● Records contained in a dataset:
####

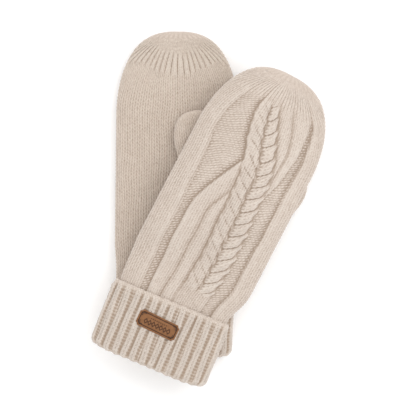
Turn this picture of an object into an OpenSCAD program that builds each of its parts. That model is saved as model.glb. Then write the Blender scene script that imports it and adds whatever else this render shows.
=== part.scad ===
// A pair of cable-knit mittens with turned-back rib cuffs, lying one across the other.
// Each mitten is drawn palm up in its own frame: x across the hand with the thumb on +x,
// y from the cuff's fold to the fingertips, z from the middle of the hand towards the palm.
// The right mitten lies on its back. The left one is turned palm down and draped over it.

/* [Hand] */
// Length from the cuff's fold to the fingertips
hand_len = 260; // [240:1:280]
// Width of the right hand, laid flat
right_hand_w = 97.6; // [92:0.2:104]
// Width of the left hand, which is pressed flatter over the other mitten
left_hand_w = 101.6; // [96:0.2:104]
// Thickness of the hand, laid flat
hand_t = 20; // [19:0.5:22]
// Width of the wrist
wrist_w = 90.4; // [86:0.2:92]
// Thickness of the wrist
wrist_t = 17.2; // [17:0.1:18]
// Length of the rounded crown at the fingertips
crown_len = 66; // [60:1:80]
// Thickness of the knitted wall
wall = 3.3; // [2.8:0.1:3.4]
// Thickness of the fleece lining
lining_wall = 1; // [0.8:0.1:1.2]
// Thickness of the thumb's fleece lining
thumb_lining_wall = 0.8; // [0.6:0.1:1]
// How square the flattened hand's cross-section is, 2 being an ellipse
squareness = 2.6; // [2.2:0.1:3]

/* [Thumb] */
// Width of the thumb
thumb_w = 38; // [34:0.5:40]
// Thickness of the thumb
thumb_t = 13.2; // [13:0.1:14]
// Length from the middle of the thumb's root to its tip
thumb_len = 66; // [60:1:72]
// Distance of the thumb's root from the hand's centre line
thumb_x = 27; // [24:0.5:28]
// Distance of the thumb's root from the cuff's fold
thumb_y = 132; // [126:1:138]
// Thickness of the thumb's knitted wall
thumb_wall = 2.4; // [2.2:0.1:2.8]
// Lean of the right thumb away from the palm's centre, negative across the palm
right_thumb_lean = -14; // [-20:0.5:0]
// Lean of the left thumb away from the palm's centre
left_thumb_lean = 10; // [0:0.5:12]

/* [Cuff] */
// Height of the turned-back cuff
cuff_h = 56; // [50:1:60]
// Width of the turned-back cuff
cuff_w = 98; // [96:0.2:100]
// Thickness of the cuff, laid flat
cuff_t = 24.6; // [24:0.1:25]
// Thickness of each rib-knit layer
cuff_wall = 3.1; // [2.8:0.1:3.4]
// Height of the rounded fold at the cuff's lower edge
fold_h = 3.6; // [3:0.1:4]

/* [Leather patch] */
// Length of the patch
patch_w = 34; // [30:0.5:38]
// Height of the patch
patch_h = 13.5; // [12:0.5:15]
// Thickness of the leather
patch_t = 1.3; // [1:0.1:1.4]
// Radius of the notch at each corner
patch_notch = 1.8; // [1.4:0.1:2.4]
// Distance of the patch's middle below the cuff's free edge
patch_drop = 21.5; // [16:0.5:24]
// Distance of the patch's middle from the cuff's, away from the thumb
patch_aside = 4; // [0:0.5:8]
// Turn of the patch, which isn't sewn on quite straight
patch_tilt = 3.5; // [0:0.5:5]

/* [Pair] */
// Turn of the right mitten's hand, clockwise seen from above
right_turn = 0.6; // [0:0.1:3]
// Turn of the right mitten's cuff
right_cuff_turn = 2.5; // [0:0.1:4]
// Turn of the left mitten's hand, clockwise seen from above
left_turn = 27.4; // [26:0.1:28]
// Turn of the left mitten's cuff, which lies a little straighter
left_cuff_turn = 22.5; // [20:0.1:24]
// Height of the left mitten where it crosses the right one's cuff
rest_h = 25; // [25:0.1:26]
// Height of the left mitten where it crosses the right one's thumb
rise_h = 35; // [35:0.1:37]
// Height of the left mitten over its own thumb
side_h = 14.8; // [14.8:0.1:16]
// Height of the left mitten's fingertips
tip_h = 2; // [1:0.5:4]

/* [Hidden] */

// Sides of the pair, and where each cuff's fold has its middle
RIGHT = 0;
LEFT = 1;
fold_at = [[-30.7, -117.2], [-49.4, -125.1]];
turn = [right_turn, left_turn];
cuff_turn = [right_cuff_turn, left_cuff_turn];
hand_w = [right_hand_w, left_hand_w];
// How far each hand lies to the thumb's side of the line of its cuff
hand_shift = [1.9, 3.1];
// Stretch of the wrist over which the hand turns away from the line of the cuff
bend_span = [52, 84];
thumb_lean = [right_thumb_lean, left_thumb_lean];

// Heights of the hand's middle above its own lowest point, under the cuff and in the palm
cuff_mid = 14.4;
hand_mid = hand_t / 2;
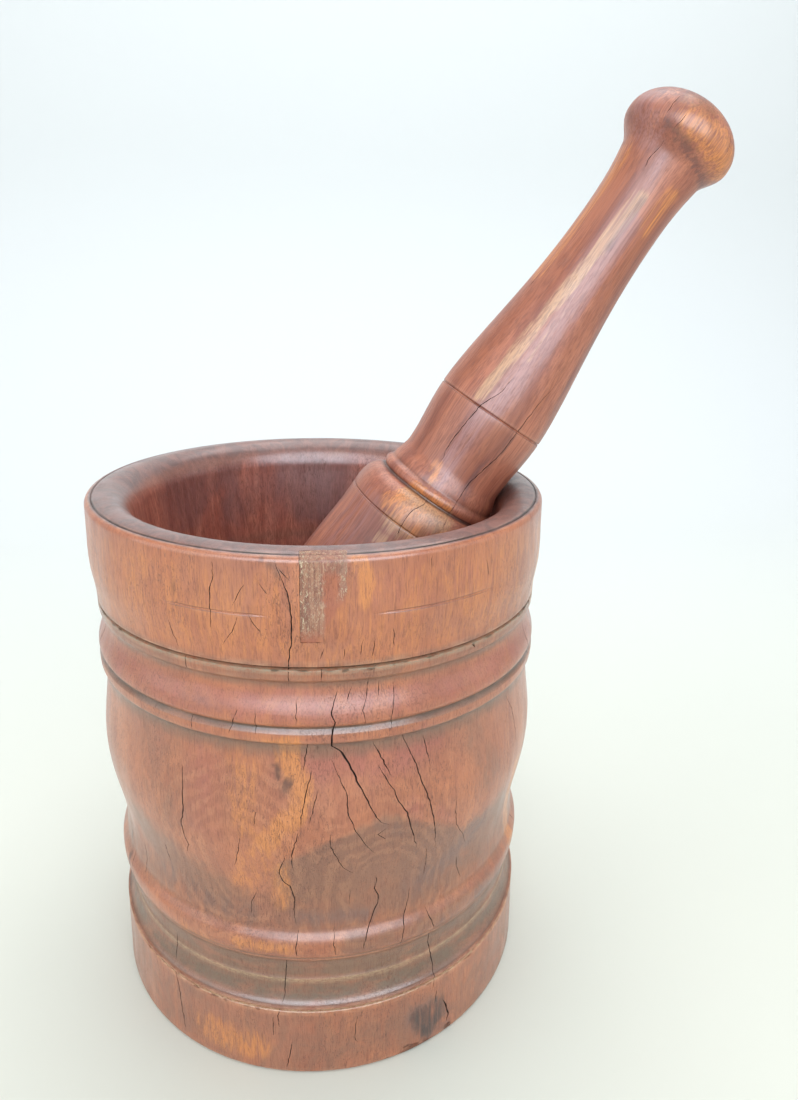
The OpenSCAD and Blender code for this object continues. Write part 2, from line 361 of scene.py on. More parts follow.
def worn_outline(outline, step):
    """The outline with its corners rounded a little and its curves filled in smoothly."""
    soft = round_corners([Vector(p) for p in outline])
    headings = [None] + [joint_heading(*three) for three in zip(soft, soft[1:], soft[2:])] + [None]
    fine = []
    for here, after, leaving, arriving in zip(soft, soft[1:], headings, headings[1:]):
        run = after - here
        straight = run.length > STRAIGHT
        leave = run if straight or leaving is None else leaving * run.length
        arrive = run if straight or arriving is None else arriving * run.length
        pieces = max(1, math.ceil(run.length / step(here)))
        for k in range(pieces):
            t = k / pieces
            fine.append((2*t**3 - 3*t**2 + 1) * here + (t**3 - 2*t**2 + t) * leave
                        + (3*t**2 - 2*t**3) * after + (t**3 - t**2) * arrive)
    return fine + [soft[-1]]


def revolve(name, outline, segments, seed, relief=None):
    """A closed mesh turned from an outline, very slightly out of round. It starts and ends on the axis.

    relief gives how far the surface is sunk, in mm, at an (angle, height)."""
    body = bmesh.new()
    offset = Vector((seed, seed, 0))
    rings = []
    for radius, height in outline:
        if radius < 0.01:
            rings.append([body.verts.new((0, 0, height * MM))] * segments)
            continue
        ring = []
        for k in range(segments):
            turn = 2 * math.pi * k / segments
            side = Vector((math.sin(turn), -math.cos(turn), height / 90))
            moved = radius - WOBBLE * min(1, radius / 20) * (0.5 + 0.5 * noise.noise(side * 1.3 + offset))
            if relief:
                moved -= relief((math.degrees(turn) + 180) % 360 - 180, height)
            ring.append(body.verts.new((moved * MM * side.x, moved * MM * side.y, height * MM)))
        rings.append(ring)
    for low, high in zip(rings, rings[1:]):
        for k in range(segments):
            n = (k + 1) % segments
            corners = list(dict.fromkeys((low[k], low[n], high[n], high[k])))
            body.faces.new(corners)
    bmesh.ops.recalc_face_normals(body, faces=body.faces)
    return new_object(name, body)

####

● Instruction:
Your task is to print all of the records exactly.

● Answer to the exercise:
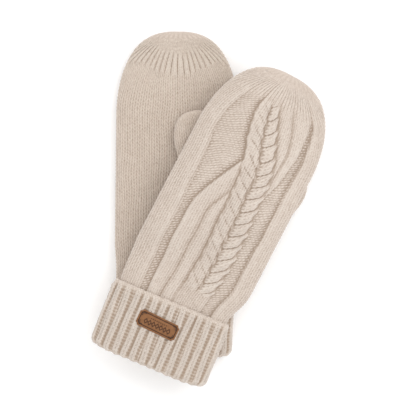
Turn this picture of an object into an OpenSCAD program that builds each of its parts. That model is saved as model.glb. Then write the Blender scene script that imports it and adds whatever else this render shows.
=== part.scad ===
// A pair of cable-knit mittens with turned-back rib cuffs, lying one across the other.
// Each mitten is drawn palm up in its own frame: x across the hand with the thumb on +x,
// y from the cuff's fold to the fingertips, z from the middle of the hand towards the palm.
// The right mitten lies on its back. The left one is turned palm down and draped over it.

/* [Hand] */
// Length from the cuff's fold to the fingertips
hand_len = 260; // [240:1:280]
// Width of the right hand, laid flat
right_hand_w = 97.6; // [92:0.2:104]
// Width of the left hand, which is pressed flatter over the other mitten
left_hand_w = 101.6; // [96:0.2:104]
// Thickness of the hand, laid flat
hand_t = 20; // [19:0.5:22]
// Width of the wrist
wrist_w = 90.4; // [86:0.2:92]
// Thickness of the wrist
wrist_t = 17.2; // [17:0.1:18]
// Length of the rounded crown at the fingertips
crown_len = 66; // [60:1:80]
// Thickness of the knitted wall
wall = 3.3; // [2.8:0.1:3.4]
// Thickness of the fleece lining
lining_wall = 1; // [0.8:0.1:1.2]
// Thickness of the thumb's fleece lining
thumb_lining_wall = 0.8; // [0.6:0.1:1]
// How square the flattened hand's cross-section is, 2 being an ellipse
squareness = 2.6; // [2.2:0.1:3]

/* [Thumb] */
// Width of the thumb
thumb_w = 38; // [34:0.5:40]
// Thickness of the thumb
thumb_t = 13.2; // [13:0.1:14]
// Length from the middle of the thumb's root to its tip
thumb_len = 66; // [60:1:72]
// Distance of the thumb's root from the hand's centre line
thumb_x = 27; // [24:0.5:28]
// Distance of the thumb's root from the cuff's fold
thumb_y = 132; // [126:1:138]
// Thickness of the thumb's knitted wall
thumb_wall = 2.4; // [2.2:0.1:2.8]
// Lean of the right thumb away from the palm's centre, negative across the palm
right_thumb_lean = -14; // [-20:0.5:0]
// Lean of the left thumb away from the palm's centre
left_thumb_lean = 10; // [0:0.5:12]

/* [Cuff] */
// Height of the turned-back cuff
cuff_h = 56; // [50:1:60]
// Width of the turned-back cuff
cuff_w = 98; // [96:0.2:100]
// Thickness of the cuff, laid flat
cuff_t = 24.6; // [24:0.1:25]
// Thickness of each rib-knit layer
cuff_wall = 3.1; // [2.8:0.1:3.4]
// Height of the rounded fold at the cuff's lower edge
fold_h = 3.6; // [3:0.1:4]

/* [Leather patch] */
// Length of the patch
patch_w = 34; // [30:0.5:38]
// Height of the patch
patch_h = 13.5; // [12:0.5:15]
// Thickness of the leather
patch_t = 1.3; // [1:0.1:1.4]
// Radius of the notch at each corner
patch_notch = 1.8; // [1.4:0.1:2.4]
// Distance of the patch's middle below the cuff's free edge
patch_drop = 21.5; // [16:0.5:24]
// Distance of the patch's middle from the cuff's, away from the thumb
patch_aside = 4; // [0:0.5:8]
// Turn of the patch, which isn't sewn on quite straight
patch_tilt = 3.5; // [0:0.5:5]

/* [Pair] */
// Turn of the right mitten's hand, clockwise seen from above
right_turn = 0.6; // [0:0.1:3]
// Turn of the right mitten's cuff
right_cuff_turn = 2.5; // [0:0.1:4]
// Turn of the left mitten's hand, clockwise seen from above
left_turn = 27.4; // [26:0.1:28]
// Turn of the left mitten's cuff, which lies a little straighter
left_cuff_turn = 22.5; // [20:0.1:24]
// Height of the left mitten where it crosses the right one's cuff
rest_h = 25; // [25:0.1:26]
// Height of the left mitten where it crosses the right one's thumb
rise_h = 35; // [35:0.1:37]
// Height of the left mitten over its own thumb
side_h = 14.8; // [14.8:0.1:16]
// Height of the left mitten's fingertips
tip_h = 2; // [1:0.5:4]

/* [Hidden] */

// Sides of the pair, and where each cuff's fold has its middle
RIGHT = 0;
LEFT = 1;
fold_at = [[-30.7, -117.2], [-49.4, -125.1]];
turn = [right_turn, left_turn];
cuff_turn = [right_cuff_turn, left_cuff_turn];
hand_w = [right_hand_w, left_hand_w];
// How far each hand lies to the thumb's side of the line of its cuff
hand_shift = [1.9, 3.1];
// Stretch of the wrist over which the hand turns away from the line of the cuff
bend_span = [52, 84];
thumb_lean = [right_thumb_lean, left_thumb_lean];

// Heights of the hand's middle above its own lowest point, under the cuff and in the palm
cuff_mid = 14.4;
hand_mid = hand_t / 2;
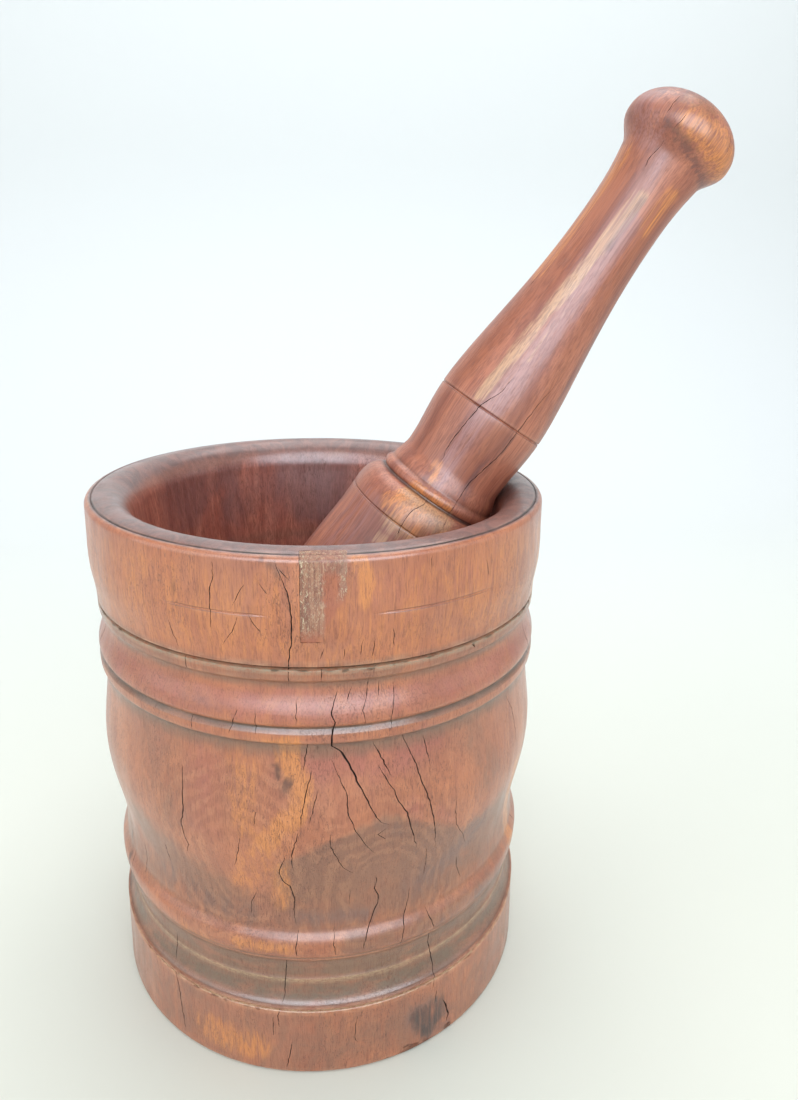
The OpenSCAD and Blender code for this object continues. Write part 2, from line 361 of scene.py on. More parts follow.
def worn_outline(outline, step):
    """The outline with its corners rounded a little and its curves filled in smoothly."""
    soft = round_corners([Vector(p) for p in outline])
    headings = [None] + [joint_heading(*three) for three in zip(soft, soft[1:], soft[2:])] + [None]
    fine = []
    for here, after, leaving, arriving in zip(soft, soft[1:], headings, headings[1:]):
        run = after - here
        straight = run.length > STRAIGHT
        leave = run if straight or leaving is None else leaving * run.length
        arrive = run if straight or arriving is None else arriving * run.length
        pieces = max(1, math.ceil(run.length / step(here)))
        for k in range(pieces):
            t = k / pieces
            fine.append((2*t**3 - 3*t**2 + 1) * here + (t**3 - 2*t**2 + t) * leave
                        + (3*t**2 - 2*t**3) * after + (t**3 - t**2) * arrive)
    return fine + [soft[-1]]


def revolve(name, outline, segments, seed, relief=None):
    """A closed mesh turned from an outline, very slightly out of round. It starts and ends on the axis.

    relief gives how far the surface is sunk, in mm, at an (angle, height)."""
    body = bmesh.new()
    offset = Vector((seed, seed, 0))
    rings = []
    for radius, height in outline:
        if radius < 0.01:
            rings.append([body.verts.new((0, 0, height * MM))] * segments)
            continue
        ring = []
        for k in range(segments):
            turn = 2 * math.pi * k / segments
            side = Vector((math.sin(turn), -math.cos(turn), height / 90))
            moved = radius - WOBBLE * min(1, radius / 20) * (0.5 + 0.5 * noise.noise(side * 1.3 + offset))
            if relief:
                moved -= relief((math.degrees(turn) + 180) % 360 - 180, height)
            ring.append(body.verts.new((moved * MM * side.x, moved * MM * side.y, height * MM)))
        rings.append(ring)
    for low, high in zip(rings, rings[1:]):
        for k in range(segments):
            n = (k + 1) % segments
            corners = list(dict.fromkeys((low[k], low[n], high[n], high[k])))
            body.faces.new(corners)
    bmesh.ops.recalc_face_normals(body, faces=body.faces)
    return new_object(name, body)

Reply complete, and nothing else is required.